L’approche est-elle crédible ?

Afin de maintenir leur caractère de bonnes pratiques dans le domaine de la transparence climatique, il est prévu de réviser les SCS à intervalles réguliers et, « si nécessaire », de les adapter pour refléter les dernières connaissances. Département fédéral des finances (DFF) et Département fédéral de l'environnement, des transports, de l'énergie et de la communication (DETEC), ont été chargés d'examiner – d'ici à la fin 2023 – l'état d'avancement de l'introduction – on le rappelle, volontaire – des « Swiss Climate Scores » par les acteurs suisses du marché financier. Il sera bon à cet égard de comparer les progrès atteints avec les avancées que la taxonomie et autres actes réglementaires auront permis d’atteindre au sein de l’UE.

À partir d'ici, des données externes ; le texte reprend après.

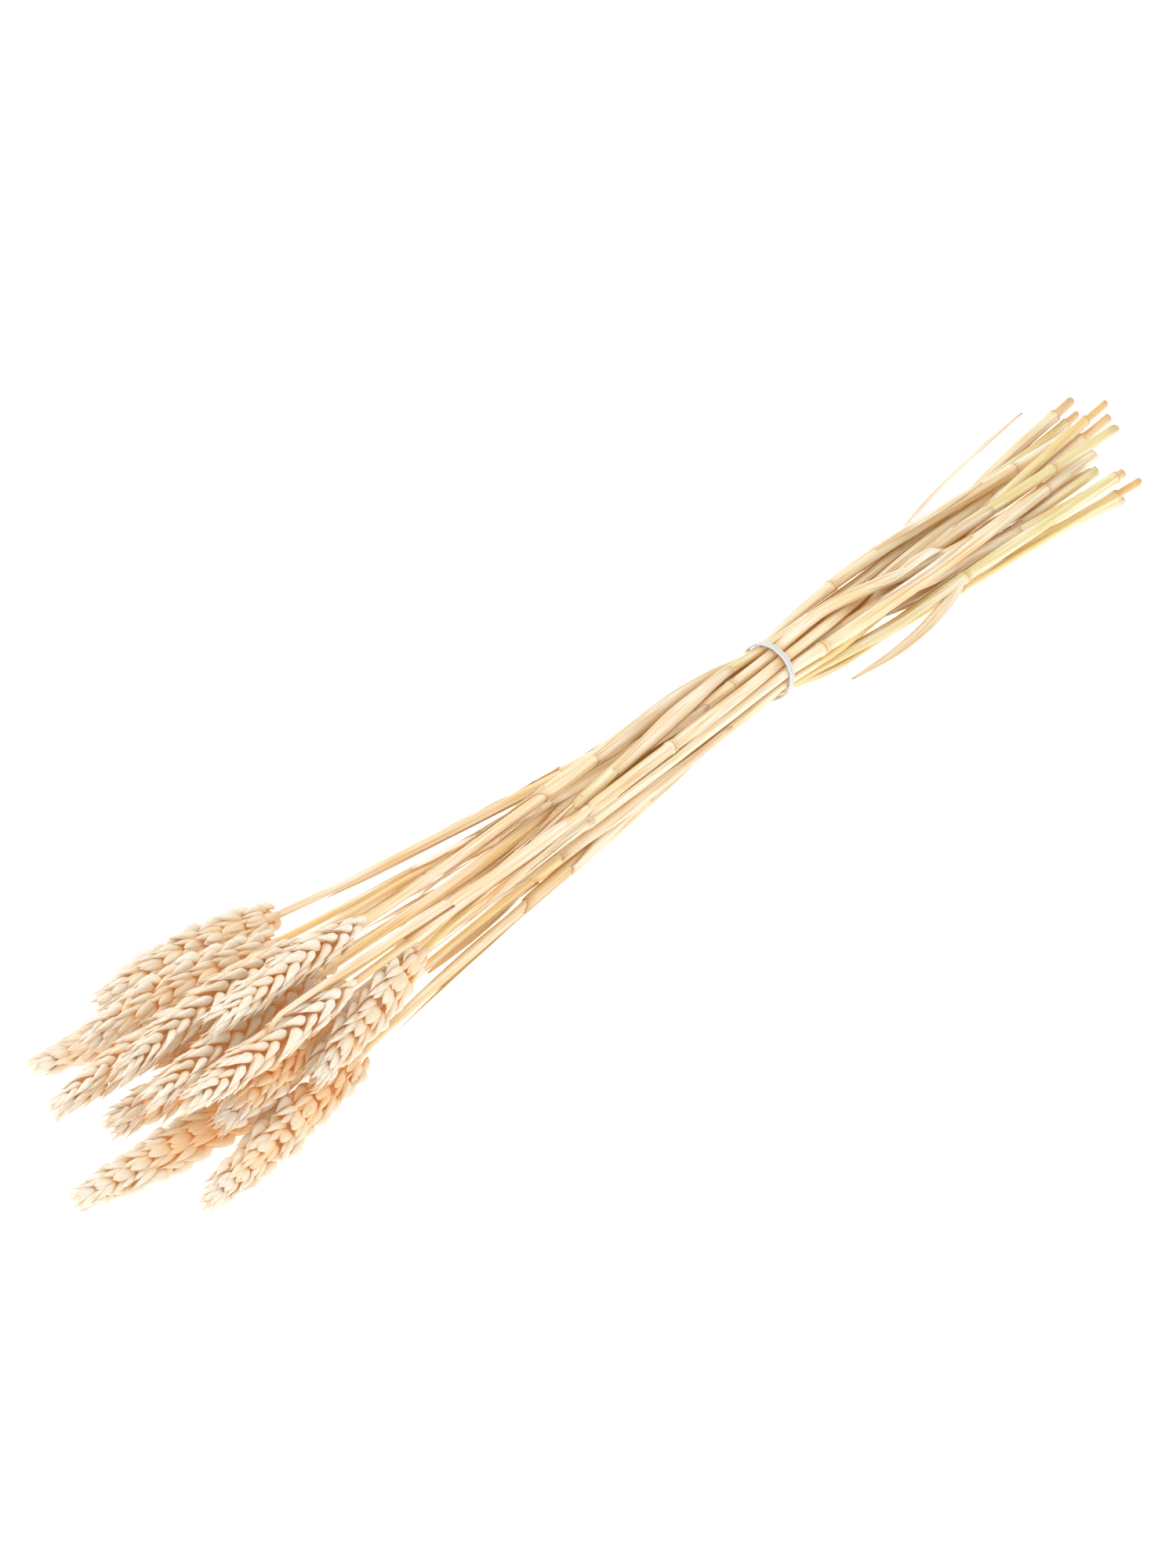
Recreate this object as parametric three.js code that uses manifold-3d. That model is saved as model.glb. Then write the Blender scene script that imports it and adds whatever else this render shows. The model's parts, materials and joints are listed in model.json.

A ce stade, les SCS suscitent plusieurs questions : Seront-ils effectivement appliqués au sein du secteur financier ? La (seule) pression des clients sur les institutions financières sera-t-elle suffisante pour assurer leur adoption ? Ou seules des mesures plus fortes, réglementaires, seront-elles à même d'induire un effet incitatif climatique élevé, pour assurer l'alignement des investissements sur les objectifs de l’Accord de Paris auquel la Suisse s’est engagée.

Rendez-vous est pris en 2023.

Les 5 + 1 indicateurs des Swiss Climate Scores

Les SCC comprennent cinq indicateurs obligatoires et un optionnel. Trois indicateurs ont trait à l’état actuel des portefeuilles (émissions de gaz à effet de serre ; exposition aux combustibles fossiles ; dialogue crédible avec les entreprises sur le climat). Deux indicateurs sont « tournés vers l’avenir » (engagements vérifiés en faveur du net zéro ; gestion en faveur du net zéro). L’analyse du potentiel de réchauffement global – soit l‘ampleur du réchauffement climatique si l'économie mondiale agissait avec la même ambition que les entreprises du portefeuille – reste, à ce stade du moins, facultatif.